> [TASK BRIEF]
Copy each line of the listing below exactly.

> [MATERIAL]
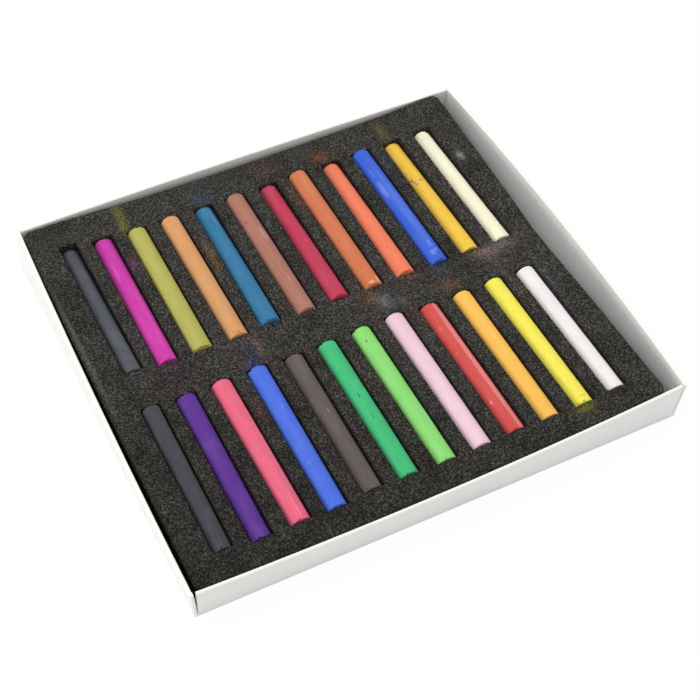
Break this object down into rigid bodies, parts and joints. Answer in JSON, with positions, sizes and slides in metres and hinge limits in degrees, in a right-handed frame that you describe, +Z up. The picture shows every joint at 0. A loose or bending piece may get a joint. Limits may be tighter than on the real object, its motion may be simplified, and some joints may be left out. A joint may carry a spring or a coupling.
{
  "type": "pastel drawer box",
  "caption": "Shallow open tray of folded white board holding a slotted charcoal foam insert with two rows of round soft pastel sticks that lift out.",
  "frame": {"origin": "middle of the tray's underside, on the surface it lies on", "axes": "X along the near wall to the right, Y away from the near wall, Z up"},
  "size_m": [0.1883, 0.1753, 0.0188],
  "materials": {
    "white_board": "matte",
    "charcoal_foam": "matte",
    "chalk_slate": "matte",
    "chalk_magenta": "matte",
    "chalk_olive": "matte",
    "chalk_ochre": "matte",
    "chalk_teal": "matte",
    "chalk_rosy_brown": "matte",
    "chalk_crimson": "matte",
    "chalk_rust": "matte",
    "chalk_vermilion": "matte",
    "chalk_royal_blue": "matte",
    "chalk_mustard": "matte",
    "chalk_cream": "matte",
    "chalk_charcoal": "matte",
    "chalk_purple": "matte",
    "chalk_rose": "matte",
    "chalk_blue": "matte",
    "chalk_dark_brown": "matte",
    "chalk_green": "matte",
    "chalk_light_green": "matte",
    "chalk_pale_pink": "matte",
    "chalk_red": "matte",
    "chalk_orange": "matte",
    "chalk_yellow": "matte",
    "chalk_white": "matte"
  },
  "bodies": {
    "tray": {"tray": "white_board"},
    "foam_insert": {"foam_base_layer": "charcoal_foam", "foam_slotted_layer": "charcoal_foam"},
    "pastel_slate_body": {"pastel_slate": "chalk_slate"},
    "pastel_magenta_body": {"pastel_magenta": "chalk_magenta"},
    "pastel_olive_body": {"pastel_olive": "chalk_olive"},
    "pastel_ochre_body": {"pastel_ochre": "chalk_ochre"},
    "pastel_teal_body": {"pastel_teal": "chalk_teal"},
    "pastel_rosy_brown_body": {"pastel_rosy_brown": "chalk_rosy_brown"},
    "pastel_crimson_body": {"pastel_crimson": "chalk_crimson"},
    "pastel_rust_body": {"pastel_rust": "chalk_rust"},
    "pastel_vermilion_body": {"pastel_vermilion": "chalk_vermilion"},
    "pastel_royal_blue_body": {"pastel_royal_blue": "chalk_royal_blue"},
    "pastel_mustard_body": {"pastel_mustard": "chalk_mustard"},
    "pastel_cream_body": {"pastel_cream": "chalk_cream"},
    "pastel_charcoal_body": {"pastel_charcoal": "chalk_charcoal"},
    "pastel_purple_body": {"pastel_purple": "chalk_purple"},
    "pastel_rose_body": {"pastel_rose": "chalk_rose"},
    "pastel_blue_body": {"pastel_blue": "chalk_blue"},
    "pastel_dark_brown_body": {"pastel_dark_brown": "chalk_dark_brown"},
    "pastel_green_body": {"pastel_green": "chalk_green"},
    "pastel_light_green_body": {"pastel_light_green": "chalk_light_green"},
    "pastel_pale_pink_body": {"pastel_pale_pink": "chalk_pale_pink"},
    "pastel_red_body": {"pastel_red": "chalk_red"},
    "pastel_orange_body": {"pastel_orange": "chalk_orange"},
    "pastel_yellow_body": {"pastel_yellow": "chalk_yellow"},
    "pastel_white_body": {"pastel_white": "chalk_white"}
  },
  "joints": [
    {"name": "foam_insert_lift", "type": "slide", "parent": "tray", "child": "foam_insert", "axis": [0, 0, 1], "range_m": [0, 0.025]},
    {"name": "pastel_slate_lift", "type": "slide", "parent": "foam_insert", "child": "pastel_slate_body", "axis": [0, 0, 1], "range_m": [0, 0.02]},
    {"name": "pastel_magenta_lift", "type": "slide", "parent": "foam_insert", "child": "pastel_magenta_body", "axis": [0, 0, 1], "range_m": [0, 0.02]},
    {"name": "pastel_olive_lift", "type": "slide", "parent": "foam_insert", "child": "pastel_olive_body", "axis": [0, 0, 1], "range_m": [0, 0.02]},
    {"name": "pastel_ochre_lift", "type": "slide", "parent": "foam_insert", "child": "pastel_ochre_body", "axis": [0, 0, 1], "range_m": [0, 0.02]},
    {"name": "pastel_teal_lift", "type": "slide", "parent": "foam_insert", "child": "pastel_teal_body", "axis": [0, 0, 1], "range_m": [0, 0.02]},
    {"name": "pastel_rosy_brown_lift", "type": "slide", "parent": "foam_insert", "child": "pastel_rosy_brown_body", "axis": [0, 0, 1], "range_m": [0, 0.02]},
    {"name": "pastel_crimson_lift", "type": "slide", "parent": "foam_insert", "child": "pastel_crimson_body", "axis": [0, 0, 1], "range_m": [0, 0.02]},
    {"name": "pastel_rust_lift", "type": "slide", "parent": "foam_insert", "child": "pastel_rust_body", "axis": [0, 0, 1], "range_m": [0, 0.02]},
    {"name": "pastel_vermilion_lift", "type": "slide", "parent": "foam_insert", "child": "pastel_vermilion_body", "axis": [0, 0, 1], "range_m": [0, 0.02]},
    {"name": "pastel_royal_blue_lift", "type": "slide", "parent": "foam_insert", "child": "pastel_royal_blue_body", "axis": [0, 0, 1], "range_m": [0, 0.02]},
    {"name": "pastel_mustard_lift", "type": "slide", "parent": "foam_insert", "child": "pastel_mustard_body", "axis": [0, 0, 1], "range_m": [0, 0.02]},
    {"name": "pastel_cream_lift", "type": "slide", "parent": "foam_insert", "child": "pastel_cream_body", "axis": [0, 0, 1], "range_m": [0, 0.02]},
    {"name": "pastel_charcoal_lift", "type": "slide", "parent": "foam_insert", "child": "pastel_charcoal_body", "axis": [0, 0, 1], "range_m": [0, 0.02]},
    {"name": "pastel_purple_lift", "type": "slide", "parent": "foam_insert", "child": "pastel_purple_body", "axis": [0, 0, 1], "range_m": [0, 0.02]},
    {"name": "pastel_rose_lift", "type": "slide", "parent": "foam_insert", "child": "pastel_rose_body", "axis": [0, 0, 1], "range_m": [0, 0.02]},
    {"name": "pastel_blue_lift", "type": "slide", "parent": "foam_insert", "child": "pastel_blue_body", "axis": [0, 0, 1], "range_m": [0, 0.02]},
    {"name": "pastel_dark_brown_lift", "type": "slide", "parent": "foam_insert", "child": "pastel_dark_brown_body", "axis": [0, 0, 1], "range_m": [0, 0.02]},
    {"name": "pastel_green_lift", "type": "slide", "parent": "foam_insert", "child": "pastel_green_body", "axis": [0, 0, 1], "range_m": [0, 0.02]},
    {"name": "pastel_light_green_lift", "type": "slide", "parent": "foam_insert", "child": "pastel_light_green_body", "axis": [0, 0, 1], "range_m": [0, 0.02]},
    {"name": "pastel_pale_pink_lift", "type": "slide", "parent": "foam_insert", "child": "pastel_pale_pink_body", "axis": [0, 0, 1], "range_m": [0, 0.02]},
    {"name": "pastel_red_lift", "type": "slide", "parent": "foam_insert", "child": "pastel_red_body", "axis": [0, 0, 1], "range_m": [0, 0.02]},
    {"name": "pastel_orange_lift", "type": "slide", "parent": "foam_insert", "child": "pastel_orange_body", "axis": [0, 0, 1], "range_m": [0, 0.02]},
    {"name": "pastel_yellow_lift", "type": "slide", "parent": "foam_insert", "child": "pastel_yellow_body", "axis": [0, 0, 1], "range_m": [0, 0.02]},
    {"name": "pastel_white_lift", "type": "slide", "parent": "foam_insert", "child": "pastel_white_body", "axis": [0, 0, 1], "range_m": [0, 0.02]}
  ]
}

> [THE ANSWER]
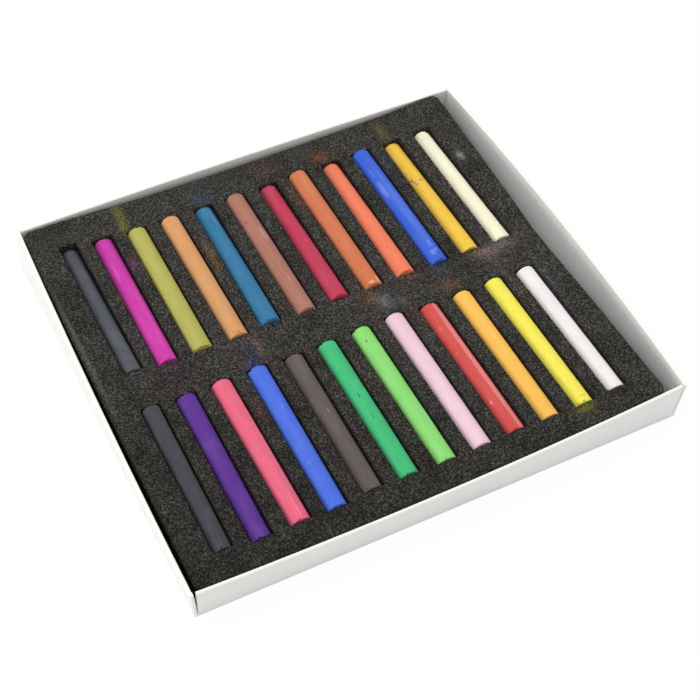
Break this object down into rigid bodies, parts and joints. Answer in JSON, with positions, sizes and slides in metres and hinge limits in degrees, in a right-handed frame that you describe, +Z up. The picture shows every joint at 0. A loose or bending piece may get a joint. Limits may be tighter than on the real object, its motion may be simplified, and some joints may be left out. A joint may carry a spring or a coupling.
{
  "type": "pastel drawer box",
  "caption": "Shallow open tray of folded white board holding a slotted charcoal foam insert with two rows of round soft pastel sticks that lift out.",
  "frame": {"origin": "middle of the tray's underside, on the surface it lies on", "axes": "X along the near wall to the right, Y away from the near wall, Z up"},
  "size_m": [0.1883, 0.1753, 0.0188],
  "materials": {
    "white_board": "matte",
    "charcoal_foam": "matte",
    "chalk_slate": "matte",
    "chalk_magenta": "matte",
    "chalk_olive": "matte",
    "chalk_ochre": "matte",
    "chalk_teal": "matte",
    "chalk_rosy_brown": "matte",
    "chalk_crimson": "matte",
    "chalk_rust": "matte",
    "chalk_vermilion": "matte",
    "chalk_royal_blue": "matte",
    "chalk_mustard": "matte",
    "chalk_cream": "matte",
    "chalk_charcoal": "matte",
    "chalk_purple": "matte",
    "chalk_rose": "matte",
    "chalk_blue": "matte",
    "chalk_dark_brown": "matte",
    "chalk_green": "matte",
    "chalk_light_green": "matte",
    "chalk_pale_pink": "matte",
    "chalk_red": "matte",
    "chalk_orange": "matte",
    "chalk_yellow": "matte",
    "chalk_white": "matte"
  },
  "bodies": {
    "tray": {"tray": "white_board"},
    "foam_insert": {"foam_base_layer": "charcoal_foam", "foam_slotted_layer": "charcoal_foam"},
    "pastel_slate_body": {"pastel_slate": "chalk_slate"},
    "pastel_magenta_body": {"pastel_magenta": "chalk_magenta"},
    "pastel_olive_body": {"pastel_olive": "chalk_olive"},
    "pastel_ochre_body": {"pastel_ochre": "chalk_ochre"},
    "pastel_teal_body": {"pastel_teal": "chalk_teal"},
    "pastel_rosy_brown_body": {"pastel_rosy_brown": "chalk_rosy_brown"},
    "pastel_crimson_body": {"pastel_crimson": "chalk_crimson"},
    "pastel_rust_body": {"pastel_rust": "chalk_rust"},
    "pastel_vermilion_body": {"pastel_vermilion": "chalk_vermilion"},
    "pastel_royal_blue_body": {"pastel_royal_blue": "chalk_royal_blue"},
    "pastel_mustard_body": {"pastel_mustard": "chalk_mustard"},
    "pastel_cream_body": {"pastel_cream": "chalk_cream"},
    "pastel_charcoal_body": {"pastel_charcoal": "chalk_charcoal"},
    "pastel_purple_body": {"pastel_purple": "chalk_purple"},
    "pastel_rose_body": {"pastel_rose": "chalk_rose"},
    "pastel_blue_body": {"pastel_blue": "chalk_blue"},
    "pastel_dark_brown_body": {"pastel_dark_brown": "chalk_dark_brown"},
    "pastel_green_body": {"pastel_green": "chalk_green"},
    "pastel_light_green_body": {"pastel_light_green": "chalk_light_green"},
    "pastel_pale_pink_body": {"pastel_pale_pink": "chalk_pale_pink"},
    "pastel_red_body": {"pastel_red": "chalk_red"},
    "pastel_orange_body": {"pastel_orange": "chalk_orange"},
    "pastel_yellow_body": {"pastel_yellow": "chalk_yellow"},
    "pastel_white_body": {"pastel_white": "chalk_white"}
  },
  "joints": [
    {"name": "foam_insert_lift", "type": "slide", "parent": "tray", "child": "foam_insert", "axis": [0, 0, 1], "range_m": [0, 0.025]},
    {"name": "pastel_slate_lift", "type": "slide", "parent": "foam_insert", "child": "pastel_slate_body", "axis": [0, 0, 1], "range_m": [0, 0.02]},
    {"name": "pastel_magenta_lift", "type": "slide", "parent": "foam_insert", "child": "pastel_magenta_body", "axis": [0, 0, 1], "range_m": [0, 0.02]},
    {"name": "pastel_olive_lift", "type": "slide", "parent": "foam_insert", "child": "pastel_olive_body", "axis": [0, 0, 1], "range_m": [0, 0.02]},
    {"name": "pastel_ochre_lift", "type": "slide", "parent": "foam_insert", "child": "pastel_ochre_body", "axis": [0, 0, 1], "range_m": [0, 0.02]},
    {"name": "pastel_teal_lift", "type": "slide", "parent": "foam_insert", "child": "pastel_teal_body", "axis": [0, 0, 1], "range_m": [0, 0.02]},
    {"name": "pastel_rosy_brown_lift", "type": "slide", "parent": "foam_insert", "child": "pastel_rosy_brown_body", "axis": [0, 0, 1], "range_m": [0, 0.02]},
    {"name": "pastel_crimson_lift", "type": "slide", "parent": "foam_insert", "child": "pastel_crimson_body", "axis": [0, 0, 1], "range_m": [0, 0.02]},
    {"name": "pastel_rust_lift", "type": "slide", "parent": "foam_insert", "child": "pastel_rust_body", "axis": [0, 0, 1], "range_m": [0, 0.02]},
    {"name": "pastel_vermilion_lift", "type": "slide", "parent": "foam_insert", "child": "pastel_vermilion_body", "axis": [0, 0, 1], "range_m": [0, 0.02]},
    {"name": "pastel_royal_blue_lift", "type": "slide", "parent": "foam_insert", "child": "pastel_royal_blue_body", "axis": [0, 0, 1], "range_m": [0, 0.02]},
    {"name": "pastel_mustard_lift", "type": "slide", "parent": "foam_insert", "child": "pastel_mustard_body", "axis": [0, 0, 1], "range_m": [0, 0.02]},
    {"name": "pastel_cream_lift", "type": "slide", "parent": "foam_insert", "child": "pastel_cream_body", "axis": [0, 0, 1], "range_m": [0, 0.02]},
    {"name": "pastel_charcoal_lift", "type": "slide", "parent": "foam_insert", "child": "pastel_charcoal_body", "axis": [0, 0, 1], "range_m": [0, 0.02]},
    {"name": "pastel_purple_lift", "type": "slide", "parent": "foam_insert", "child": "pastel_purple_body", "axis": [0, 0, 1], "range_m": [0, 0.02]},
    {"name": "pastel_rose_lift", "type": "slide", "parent": "foam_insert", "child": "pastel_rose_body", "axis": [0, 0, 1], "range_m": [0, 0.02]},
    {"name": "pastel_blue_lift", "type": "slide", "parent": "foam_insert", "child": "pastel_blue_body", "axis": [0, 0, 1], "range_m": [0, 0.02]},
    {"name": "pastel_dark_brown_lift", "type": "slide", "parent": "foam_insert", "child": "pastel_dark_brown_body", "axis": [0, 0, 1], "range_m": [0, 0.02]},
    {"name": "pastel_green_lift", "type": "slide", "parent": "foam_insert", "child": "pastel_green_body", "axis": [0, 0, 1], "range_m": [0, 0.02]},
    {"name": "pastel_light_green_lift", "type": "slide", "parent": "foam_insert", "child": "pastel_light_green_body", "axis": [0, 0, 1], "range_m": [0, 0.02]},
    {"name": "pastel_pale_pink_lift", "type": "slide", "parent": "foam_insert", "child": "pastel_pale_pink_body", "axis": [0, 0, 1], "range_m": [0, 0.02]},
    {"name": "pastel_red_lift", "type": "slide", "parent": "foam_insert", "child": "pastel_red_body", "axis": [0, 0, 1], "range_m": [0, 0.02]},
    {"name": "pastel_orange_lift", "type": "slide", "parent": "foam_insert", "child": "pastel_orange_body", "axis": [0, 0, 1], "range_m": [0, 0.02]},
    {"name": "pastel_yellow_lift", "type": "slide", "parent": "foam_insert", "child": "pastel_yellow_body", "axis": [0, 0, 1], "range_m": [0, 0.02]},
    {"name": "pastel_white_lift", "type": "slide", "parent": "foam_insert", "child": "pastel_white_body", "axis": [0, 0, 1], "range_m": [0, 0.02]}
  ]
}